Специфическое отношение между словом и правдой, сложившееся в русской культуре, заслуживает отдельного рассмотрения. Объяснением русской веры в тождество между словом и правдой может служить тезис Юрия Мурашова о грамматоцентризме русской эпистемы, точнее о присущем ей префоноцентрическом грамматоцентризме. Опираясь на точку зрения Деррида, Мурашов полагает, что если западноевропейское понятие истины характеризуется вытеснением факта обусловленности его содержания текстуально-речевой формой его выражения в пользу убеждения в непосредственном присутствии и очевидности письма, то русская культура мыслит правду и текст как неразрывное единство (Murašov, 1993, 56 и далее). Русская культура текстуальна, и потому «метафизике присутствия» (Деррида) истины она противопоставляет правду слова [368], истина является для нее функцией текста. В качестве примера Мурашов приводит русскую рецепцию Шеллинга, которая явилась столь интенсивной потому, что Шеллинг, в отличие от Гегеля и немецкой идеалистической философии, исходил не из очевидности истины как события, независимого от языка и текста, а, напротив, из его текстуально-речевой природы (Murašov, 1993, 160). Снимая границу между субъектом и объектом, словом и миром, рассматривая слово под знаком poiesis , как силу, преображающую мир [369], шеллингианская философия тождества находит в России благодатную почву, ибо отвечает текстуальному характеру русской культуры с ее грамматоцентрической верой в жизнетворческую функцию знака. «В рамках русской эпистемы, – пишет Мурашов, – последнее слово остается не за истиной (философского) высказывания, а за текстом» (Там же). Продолжая эту мысль, можно было бы формулировать и так: текст (слово) есть истина или по меньшей мере выдает себя за нее [370].

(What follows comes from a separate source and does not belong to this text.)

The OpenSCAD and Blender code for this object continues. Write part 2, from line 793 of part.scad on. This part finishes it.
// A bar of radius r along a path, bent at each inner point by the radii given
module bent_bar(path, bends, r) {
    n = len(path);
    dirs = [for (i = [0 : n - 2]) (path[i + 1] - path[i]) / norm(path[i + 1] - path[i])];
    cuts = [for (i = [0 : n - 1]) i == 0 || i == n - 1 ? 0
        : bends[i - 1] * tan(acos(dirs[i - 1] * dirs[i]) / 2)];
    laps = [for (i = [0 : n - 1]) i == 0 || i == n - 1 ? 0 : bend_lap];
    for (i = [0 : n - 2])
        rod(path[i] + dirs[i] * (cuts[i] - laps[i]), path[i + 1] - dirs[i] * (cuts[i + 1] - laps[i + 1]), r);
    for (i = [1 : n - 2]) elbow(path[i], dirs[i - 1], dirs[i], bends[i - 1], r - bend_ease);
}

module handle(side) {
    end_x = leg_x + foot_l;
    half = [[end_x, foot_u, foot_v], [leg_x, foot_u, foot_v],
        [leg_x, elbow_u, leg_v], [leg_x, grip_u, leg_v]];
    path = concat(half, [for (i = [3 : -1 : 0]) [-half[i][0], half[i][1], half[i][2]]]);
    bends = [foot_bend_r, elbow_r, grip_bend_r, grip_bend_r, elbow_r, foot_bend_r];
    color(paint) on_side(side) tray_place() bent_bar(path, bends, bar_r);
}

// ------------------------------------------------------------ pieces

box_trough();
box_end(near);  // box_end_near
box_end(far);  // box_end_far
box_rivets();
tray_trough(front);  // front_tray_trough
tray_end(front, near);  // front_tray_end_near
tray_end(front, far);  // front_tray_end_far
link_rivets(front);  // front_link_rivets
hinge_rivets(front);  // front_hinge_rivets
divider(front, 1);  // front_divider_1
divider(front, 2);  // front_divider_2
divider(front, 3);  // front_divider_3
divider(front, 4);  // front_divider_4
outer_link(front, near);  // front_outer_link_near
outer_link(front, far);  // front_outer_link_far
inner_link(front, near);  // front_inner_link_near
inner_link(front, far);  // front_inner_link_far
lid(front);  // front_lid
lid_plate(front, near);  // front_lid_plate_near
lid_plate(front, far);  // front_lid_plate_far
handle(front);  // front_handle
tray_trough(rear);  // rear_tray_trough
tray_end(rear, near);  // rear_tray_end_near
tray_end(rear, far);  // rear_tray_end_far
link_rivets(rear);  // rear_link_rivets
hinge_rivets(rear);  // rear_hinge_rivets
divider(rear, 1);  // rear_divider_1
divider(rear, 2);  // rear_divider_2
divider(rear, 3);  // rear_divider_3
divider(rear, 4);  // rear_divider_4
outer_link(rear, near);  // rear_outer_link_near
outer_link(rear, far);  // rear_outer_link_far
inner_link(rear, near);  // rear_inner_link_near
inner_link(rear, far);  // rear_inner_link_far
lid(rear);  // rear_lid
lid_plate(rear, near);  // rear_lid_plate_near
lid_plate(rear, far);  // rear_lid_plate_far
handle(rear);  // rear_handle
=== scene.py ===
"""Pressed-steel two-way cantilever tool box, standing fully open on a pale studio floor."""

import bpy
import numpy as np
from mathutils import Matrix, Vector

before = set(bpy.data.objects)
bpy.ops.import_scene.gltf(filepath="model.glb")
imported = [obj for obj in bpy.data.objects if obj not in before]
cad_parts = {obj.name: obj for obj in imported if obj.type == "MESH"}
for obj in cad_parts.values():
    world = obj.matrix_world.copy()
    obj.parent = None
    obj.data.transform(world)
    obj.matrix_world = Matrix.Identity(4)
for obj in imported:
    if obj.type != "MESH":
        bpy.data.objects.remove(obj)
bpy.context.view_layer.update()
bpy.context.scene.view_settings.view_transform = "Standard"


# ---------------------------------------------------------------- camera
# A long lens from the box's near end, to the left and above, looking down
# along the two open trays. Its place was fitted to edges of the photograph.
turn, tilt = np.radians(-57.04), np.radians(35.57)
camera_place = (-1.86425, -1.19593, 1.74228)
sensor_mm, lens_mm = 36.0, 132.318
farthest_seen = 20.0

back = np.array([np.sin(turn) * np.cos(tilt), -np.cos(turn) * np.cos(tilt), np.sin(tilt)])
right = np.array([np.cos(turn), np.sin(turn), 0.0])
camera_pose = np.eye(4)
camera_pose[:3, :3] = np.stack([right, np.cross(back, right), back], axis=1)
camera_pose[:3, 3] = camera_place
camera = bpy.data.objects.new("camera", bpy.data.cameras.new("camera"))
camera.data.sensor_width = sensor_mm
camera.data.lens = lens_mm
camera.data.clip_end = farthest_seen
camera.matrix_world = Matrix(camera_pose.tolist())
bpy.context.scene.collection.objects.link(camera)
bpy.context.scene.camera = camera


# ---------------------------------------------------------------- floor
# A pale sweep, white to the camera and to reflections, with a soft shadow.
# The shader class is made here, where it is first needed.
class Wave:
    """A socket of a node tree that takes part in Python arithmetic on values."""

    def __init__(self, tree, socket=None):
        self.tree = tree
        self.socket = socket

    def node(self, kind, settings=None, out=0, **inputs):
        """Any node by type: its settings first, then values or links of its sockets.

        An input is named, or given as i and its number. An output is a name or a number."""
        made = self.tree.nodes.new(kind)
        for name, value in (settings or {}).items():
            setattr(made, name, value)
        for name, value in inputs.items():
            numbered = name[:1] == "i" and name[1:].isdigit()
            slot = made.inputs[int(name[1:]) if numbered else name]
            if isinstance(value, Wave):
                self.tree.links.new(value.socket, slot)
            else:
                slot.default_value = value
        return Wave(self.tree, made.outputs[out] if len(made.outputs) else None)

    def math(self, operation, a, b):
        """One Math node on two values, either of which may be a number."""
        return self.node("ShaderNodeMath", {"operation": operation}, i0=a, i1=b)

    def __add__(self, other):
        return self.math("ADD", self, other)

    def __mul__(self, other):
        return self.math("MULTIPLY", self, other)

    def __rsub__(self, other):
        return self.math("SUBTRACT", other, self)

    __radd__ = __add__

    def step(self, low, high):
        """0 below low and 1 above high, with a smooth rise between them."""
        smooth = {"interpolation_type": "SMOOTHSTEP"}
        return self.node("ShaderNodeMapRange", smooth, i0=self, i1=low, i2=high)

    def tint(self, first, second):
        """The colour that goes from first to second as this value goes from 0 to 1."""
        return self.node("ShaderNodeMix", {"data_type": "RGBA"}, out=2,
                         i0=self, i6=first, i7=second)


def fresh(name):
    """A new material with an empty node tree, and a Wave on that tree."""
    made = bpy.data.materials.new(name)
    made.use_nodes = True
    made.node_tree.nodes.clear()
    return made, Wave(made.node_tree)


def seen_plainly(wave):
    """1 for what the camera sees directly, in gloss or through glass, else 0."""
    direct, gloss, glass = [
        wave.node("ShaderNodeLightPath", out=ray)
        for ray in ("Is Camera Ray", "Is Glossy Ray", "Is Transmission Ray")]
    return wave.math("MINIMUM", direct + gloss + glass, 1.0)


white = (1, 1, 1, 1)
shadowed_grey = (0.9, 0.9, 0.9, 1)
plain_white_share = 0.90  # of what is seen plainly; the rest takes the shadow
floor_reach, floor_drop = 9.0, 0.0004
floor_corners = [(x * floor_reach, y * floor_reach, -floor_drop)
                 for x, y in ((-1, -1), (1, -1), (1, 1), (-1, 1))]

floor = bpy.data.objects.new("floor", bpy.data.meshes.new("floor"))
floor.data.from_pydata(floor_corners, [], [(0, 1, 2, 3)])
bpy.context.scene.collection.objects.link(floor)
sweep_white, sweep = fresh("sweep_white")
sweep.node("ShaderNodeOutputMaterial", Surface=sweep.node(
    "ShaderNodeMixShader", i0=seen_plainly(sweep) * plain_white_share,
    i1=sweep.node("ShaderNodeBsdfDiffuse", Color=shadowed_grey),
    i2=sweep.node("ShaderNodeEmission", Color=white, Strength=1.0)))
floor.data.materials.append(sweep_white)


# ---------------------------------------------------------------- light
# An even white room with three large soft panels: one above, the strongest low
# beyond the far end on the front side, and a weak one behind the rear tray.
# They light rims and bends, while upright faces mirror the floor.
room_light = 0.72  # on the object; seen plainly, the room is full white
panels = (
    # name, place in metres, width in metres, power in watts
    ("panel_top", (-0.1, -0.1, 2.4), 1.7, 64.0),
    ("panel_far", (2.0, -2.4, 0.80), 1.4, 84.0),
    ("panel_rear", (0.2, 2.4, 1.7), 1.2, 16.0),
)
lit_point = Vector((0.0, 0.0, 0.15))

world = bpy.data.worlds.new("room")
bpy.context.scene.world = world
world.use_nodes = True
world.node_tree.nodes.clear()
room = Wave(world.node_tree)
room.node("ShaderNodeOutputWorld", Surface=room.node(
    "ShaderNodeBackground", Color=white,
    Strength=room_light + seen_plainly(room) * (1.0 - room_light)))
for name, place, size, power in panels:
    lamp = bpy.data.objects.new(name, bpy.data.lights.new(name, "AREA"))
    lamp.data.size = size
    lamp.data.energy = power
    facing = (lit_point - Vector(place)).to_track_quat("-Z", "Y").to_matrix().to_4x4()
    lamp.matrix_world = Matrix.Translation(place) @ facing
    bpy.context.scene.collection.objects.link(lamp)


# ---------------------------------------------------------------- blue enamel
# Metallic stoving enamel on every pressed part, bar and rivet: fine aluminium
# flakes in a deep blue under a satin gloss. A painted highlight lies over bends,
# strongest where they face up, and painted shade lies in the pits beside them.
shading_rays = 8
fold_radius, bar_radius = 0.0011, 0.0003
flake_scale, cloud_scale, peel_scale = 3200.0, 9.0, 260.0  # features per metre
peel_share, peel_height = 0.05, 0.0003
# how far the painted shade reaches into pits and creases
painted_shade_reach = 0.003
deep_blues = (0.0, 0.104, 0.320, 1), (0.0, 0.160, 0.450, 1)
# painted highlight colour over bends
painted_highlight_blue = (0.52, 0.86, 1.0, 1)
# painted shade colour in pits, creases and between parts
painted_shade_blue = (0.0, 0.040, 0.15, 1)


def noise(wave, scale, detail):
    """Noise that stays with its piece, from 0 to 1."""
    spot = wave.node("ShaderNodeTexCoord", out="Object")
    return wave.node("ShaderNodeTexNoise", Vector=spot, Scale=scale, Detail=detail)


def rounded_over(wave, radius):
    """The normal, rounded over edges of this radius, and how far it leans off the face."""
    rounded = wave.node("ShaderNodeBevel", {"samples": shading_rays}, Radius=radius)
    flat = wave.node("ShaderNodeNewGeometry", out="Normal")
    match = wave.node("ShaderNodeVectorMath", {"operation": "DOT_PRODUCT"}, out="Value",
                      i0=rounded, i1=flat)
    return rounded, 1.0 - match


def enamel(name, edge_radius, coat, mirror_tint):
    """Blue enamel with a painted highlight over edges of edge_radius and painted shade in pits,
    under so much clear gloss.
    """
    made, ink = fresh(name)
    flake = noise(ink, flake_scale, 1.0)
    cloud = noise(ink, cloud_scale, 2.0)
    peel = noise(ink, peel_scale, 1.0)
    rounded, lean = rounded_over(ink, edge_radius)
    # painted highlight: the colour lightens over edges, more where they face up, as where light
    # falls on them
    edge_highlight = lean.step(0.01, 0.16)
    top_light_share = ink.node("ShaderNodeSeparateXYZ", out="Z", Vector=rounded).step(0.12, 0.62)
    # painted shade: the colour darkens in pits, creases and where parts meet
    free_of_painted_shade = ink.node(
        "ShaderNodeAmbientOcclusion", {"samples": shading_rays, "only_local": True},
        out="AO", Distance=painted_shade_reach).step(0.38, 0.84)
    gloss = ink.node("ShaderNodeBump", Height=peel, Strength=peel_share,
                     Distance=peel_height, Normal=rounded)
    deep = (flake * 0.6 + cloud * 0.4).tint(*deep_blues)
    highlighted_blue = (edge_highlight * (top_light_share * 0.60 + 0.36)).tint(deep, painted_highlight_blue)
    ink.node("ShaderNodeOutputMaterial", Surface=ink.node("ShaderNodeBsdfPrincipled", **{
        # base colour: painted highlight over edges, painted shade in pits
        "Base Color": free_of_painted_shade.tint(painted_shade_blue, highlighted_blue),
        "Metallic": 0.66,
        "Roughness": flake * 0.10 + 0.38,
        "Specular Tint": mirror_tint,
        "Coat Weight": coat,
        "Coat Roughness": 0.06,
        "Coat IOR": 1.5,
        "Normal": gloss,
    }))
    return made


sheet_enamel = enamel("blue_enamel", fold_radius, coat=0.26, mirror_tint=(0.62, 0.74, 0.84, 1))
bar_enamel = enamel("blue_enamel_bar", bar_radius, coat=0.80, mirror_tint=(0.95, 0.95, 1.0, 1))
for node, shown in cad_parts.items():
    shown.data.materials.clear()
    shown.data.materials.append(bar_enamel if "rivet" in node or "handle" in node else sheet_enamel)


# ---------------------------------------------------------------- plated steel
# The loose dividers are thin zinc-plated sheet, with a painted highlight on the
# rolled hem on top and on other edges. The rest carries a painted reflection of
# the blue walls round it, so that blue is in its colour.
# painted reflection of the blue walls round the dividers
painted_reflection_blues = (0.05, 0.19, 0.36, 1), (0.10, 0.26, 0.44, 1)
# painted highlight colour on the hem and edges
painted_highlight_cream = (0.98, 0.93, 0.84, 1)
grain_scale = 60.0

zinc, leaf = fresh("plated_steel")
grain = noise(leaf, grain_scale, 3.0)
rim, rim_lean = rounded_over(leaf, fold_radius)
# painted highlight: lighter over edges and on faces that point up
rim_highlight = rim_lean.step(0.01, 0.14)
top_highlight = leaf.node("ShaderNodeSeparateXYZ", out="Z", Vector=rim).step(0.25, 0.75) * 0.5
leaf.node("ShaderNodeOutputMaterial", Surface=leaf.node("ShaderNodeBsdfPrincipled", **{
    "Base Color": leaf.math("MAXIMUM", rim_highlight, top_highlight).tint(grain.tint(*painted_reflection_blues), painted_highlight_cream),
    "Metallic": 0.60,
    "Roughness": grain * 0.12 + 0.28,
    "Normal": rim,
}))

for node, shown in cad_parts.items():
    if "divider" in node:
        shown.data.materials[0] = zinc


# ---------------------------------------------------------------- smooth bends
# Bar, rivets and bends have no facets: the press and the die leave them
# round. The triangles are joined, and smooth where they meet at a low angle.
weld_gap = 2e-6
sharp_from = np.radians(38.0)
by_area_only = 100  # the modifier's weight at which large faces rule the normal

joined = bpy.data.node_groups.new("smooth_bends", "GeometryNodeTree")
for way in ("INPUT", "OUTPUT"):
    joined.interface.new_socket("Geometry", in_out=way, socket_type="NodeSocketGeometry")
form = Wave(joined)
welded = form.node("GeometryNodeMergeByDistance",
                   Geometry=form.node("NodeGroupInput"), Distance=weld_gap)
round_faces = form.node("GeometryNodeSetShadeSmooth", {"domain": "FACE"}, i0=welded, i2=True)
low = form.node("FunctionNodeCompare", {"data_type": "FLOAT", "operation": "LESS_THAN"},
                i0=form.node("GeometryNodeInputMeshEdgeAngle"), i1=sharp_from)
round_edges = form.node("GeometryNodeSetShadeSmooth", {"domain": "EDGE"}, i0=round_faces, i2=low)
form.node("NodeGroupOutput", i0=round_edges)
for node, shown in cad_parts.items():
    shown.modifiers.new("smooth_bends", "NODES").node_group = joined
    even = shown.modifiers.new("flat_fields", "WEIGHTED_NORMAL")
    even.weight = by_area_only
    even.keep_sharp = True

Вместе с тем в реальности русской истории идеал бесконфликтной гармонии слова и мира, сигнификанта и сигнификата, подвергался многочисленным и тяжелым испытаниям. Первым из них явился религиозный раскол XVII века, оставивший свой след на всем позднейшем развитии. В контексте семиотики, как рассматривали схизму Борис Успенский (1994) и Рената Лахманн (1987), именно утверждение произвольности знака, обусловливающей возникновение нормативной культуры в ее отличии от текстуальной, ведет к генезису фальшивых знаков, или лжезнаков, – во всяком случае в восприятии старообрядцев-раскольников. В основе раскола русской церкви лежит конфликт между миметической и арбитрарной концепцией знака. Спор о двуперстном или трехперстном кресте, борьба вокруг буквы «и» в имени Иисуса важны для установления нормы, на которую будет ориентироваться официальная знаковая система русской культуры. Утверждая нормативную культуру и придавая произвольным знакам статус официальных, реформа церкви впервые открыла путь к злоупотреблению языком. Ведь слово произвольное, в отличие от миметического, может менять свое значение, оно больше не является божественным и непререкаемым и попадает, с точки зрения традиционалистов, под подозрение: власть имущие могут использовать его в своих целях, могут узурпировать божественное слово и подменить его лживым языком. Раскол языка на знаки иконические и произвольные, истинные и ложные и порождает в дальнейшем тот кризис веры в слово, который снова и снова повторяется в истории русской культуры. Симптомами языкового скептицизма являются критика писания у Николая Федорова, тоска символистов по «истинным именам», утопия первоязыка в поэзии Хлебникова [371].